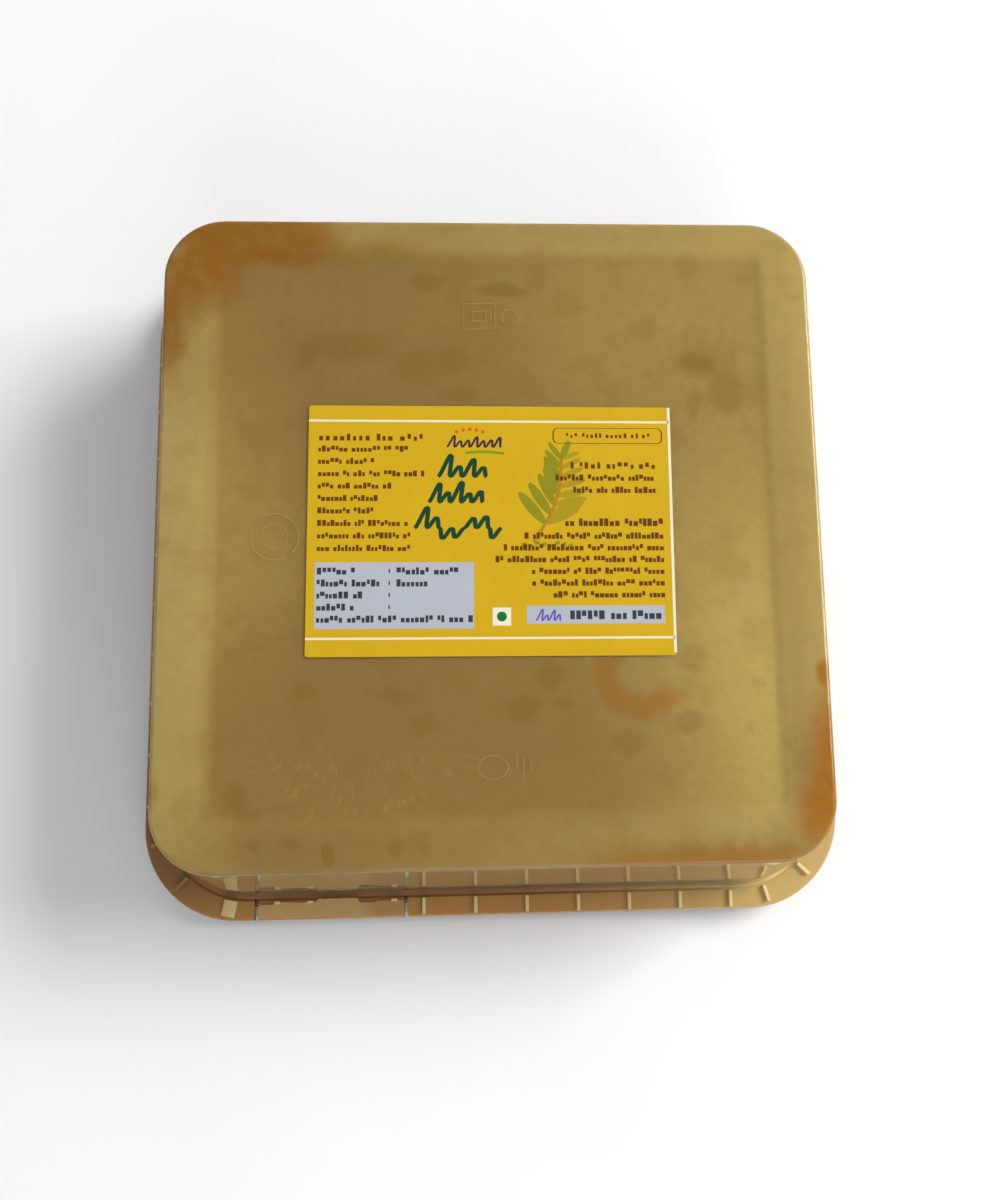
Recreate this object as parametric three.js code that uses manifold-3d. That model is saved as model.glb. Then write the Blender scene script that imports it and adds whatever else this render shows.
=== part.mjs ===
// A square tamper-evident tub of set jaggery, turned over so that it stands on its lid.
// The flat base, with its back label, is on top; the wall runs down to a ribbed flange.
// Units are millimetres, +Z is up, and the origin is the middle of the footprint.
import * as THREE from 'three';
import { mergeVertices } from 'three/addons/utils/BufferGeometryUtils.js';
import Module from 'manifold-3d';

const wasm = await Module();
wasm.setup();

// ---- driving dimensions ------------------------------------------------------------

const TOTAL_HEIGHT = 41;
const BASE_HALF = 60; // half the width of the square base
const BASE_CORNER = 11.2; // corner radius of the base, seen from above
const SHEET = 0.9; // thickness of the moulded plastic

const WALL_DROP = 34.5; // from the base down to the top of the flange
const WALL_FLARE = 5; // how far the draft carries the wall outward over that drop
const EDGE_ROUND = 0.8; // rounding between base and wall
const GROOVE_WIDTH = 0.9; // channel that runs round the foot of the wall
const GROOVE_DEPTH = 0.4;
const FLANGE_REACH = 9.65; // outer edge of the flange, beyond the base
const FLANGE_TIGHTER = 2.2; // the flange's corners are rounded this much less
const FLANGE_ROUND = 0.4;
const LIP_DROP = 1.8; // downturned outer edge of the flange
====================
EXERCISE -> Quote the data above in full, changing nothing.

ANSWER TO THE EXERCISE ->
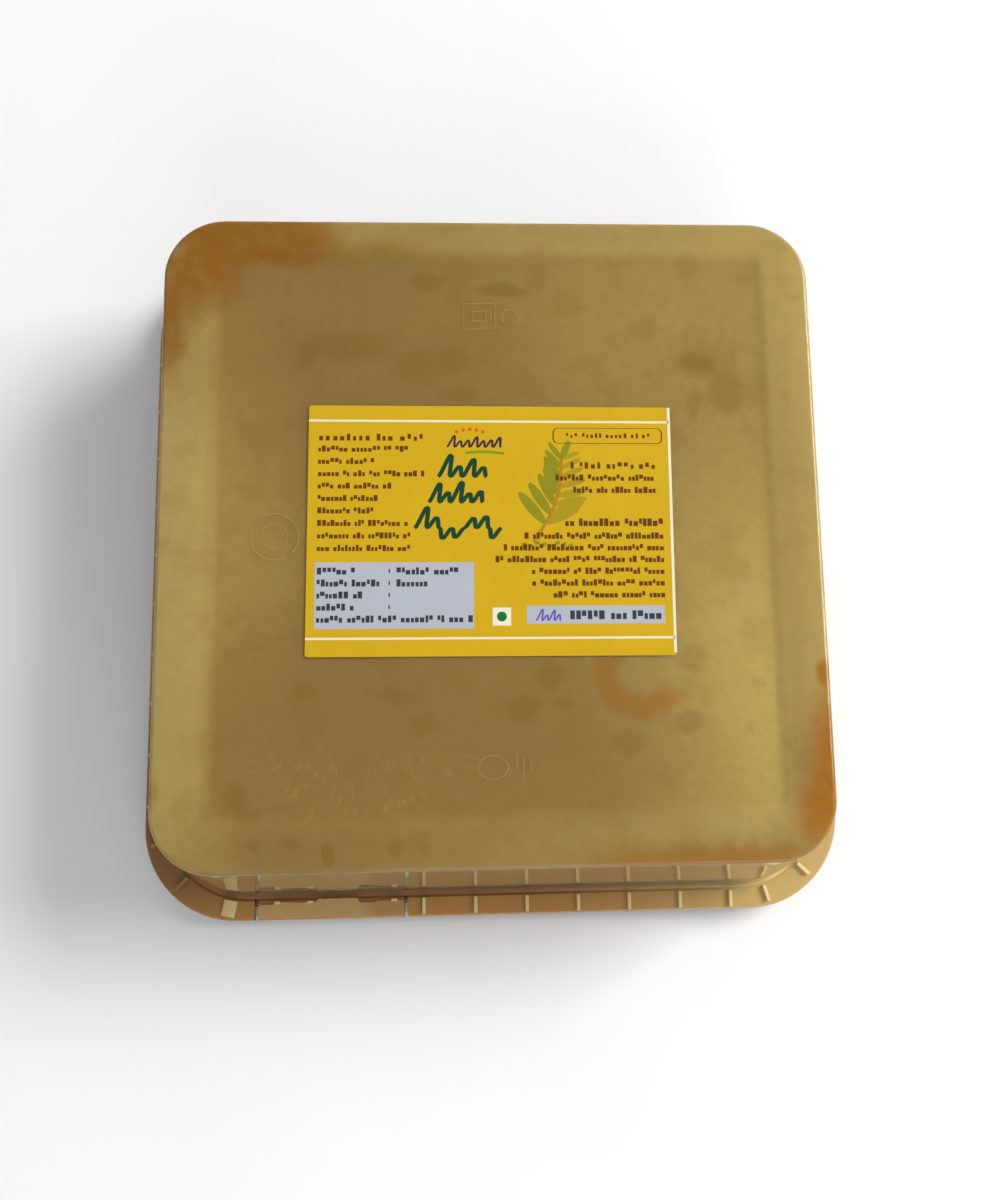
Recreate this object as parametric three.js code that uses manifold-3d. That model is saved as model.glb. Then write the Blender scene script that imports it and adds whatever else this render shows.
=== part.mjs ===
// A square tamper-evident tub of set jaggery, turned over so that it stands on its lid.
// The flat base, with its back label, is on top; the wall runs down to a ribbed flange.
// Units are millimetres, +Z is up, and the origin is the middle of the footprint.
import * as THREE from 'three';
import { mergeVertices } from 'three/addons/utils/BufferGeometryUtils.js';
import Module from 'manifold-3d';

const wasm = await Module();
wasm.setup();

// ---- driving dimensions ------------------------------------------------------------

const TOTAL_HEIGHT = 41;
const BASE_HALF = 60; // half the width of the square base
const BASE_CORNER = 11.2; // corner radius of the base, seen from above
const SHEET = 0.9; // thickness of the moulded plastic

const WALL_DROP = 34.5; // from the base down to the top of the flange
const WALL_FLARE = 5; // how far the draft carries the wall outward over that drop
const EDGE_ROUND = 0.8; // rounding between base and wall
const GROOVE_WIDTH = 0.9; // channel that runs round the foot of the wall
const GROOVE_DEPTH = 0.4;
const FLANGE_REACH = 9.65; // outer edge of the flange, beyond the base
const FLANGE_TIGHTER = 2.2; // the flange's corners are rounded this much less
const FLANGE_ROUND = 0.4;
const LIP_DROP = 1.8; // downturned outer edge of the flange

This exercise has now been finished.